There are certain quantities that seem to stand out in physics, either
because for one reason or another they appear to be invariant (stay the
same no matter what happens) or appear to take extremal values (a
minimum for some quantities or a maximum for some other properties).
Momentum, for example, appears to be a quantity that is invariant in a
closed system, no matter what happens inside the system. This property
is what makes momentum stand out as a physically interesting quantity.
The spacetime interval appears to be a quantity that is maximized for
objects in free-fall. The fact that this quantity is also invariant, no
matter which local inertial observer is looking at it, also makes it a
physically interesting and useful quantity.
Mathematically interesting yes.
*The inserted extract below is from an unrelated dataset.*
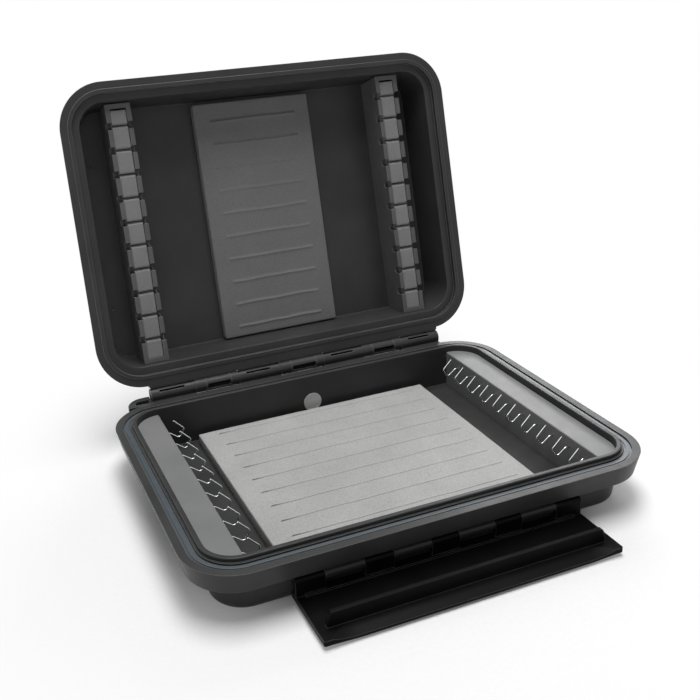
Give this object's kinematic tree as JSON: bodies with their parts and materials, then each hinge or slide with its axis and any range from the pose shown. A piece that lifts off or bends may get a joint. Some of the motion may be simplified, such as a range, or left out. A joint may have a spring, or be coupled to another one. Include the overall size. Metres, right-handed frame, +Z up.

But there is nothing physical about it.
Unless you know something I do not. By the way, inertial abservers are
also mathematical abstractions. In reality, there are no such observer.
That is, unless you know something I do not.
Likewise, the action appears to be a quantity whose integral is
stationary for true trajectories (behaviors) of objects in a physical
system. This fact is what makes it a physically interesting and useful
quantity.
Mathematically interesting only. Physically, nobody knows what actions
are present even in the simplest kind of systems.
It allows you to make computations about complex systems that would be
difficult to do any other way, just like knowing that energy and
momentum are invariant make computations about complex systems easier.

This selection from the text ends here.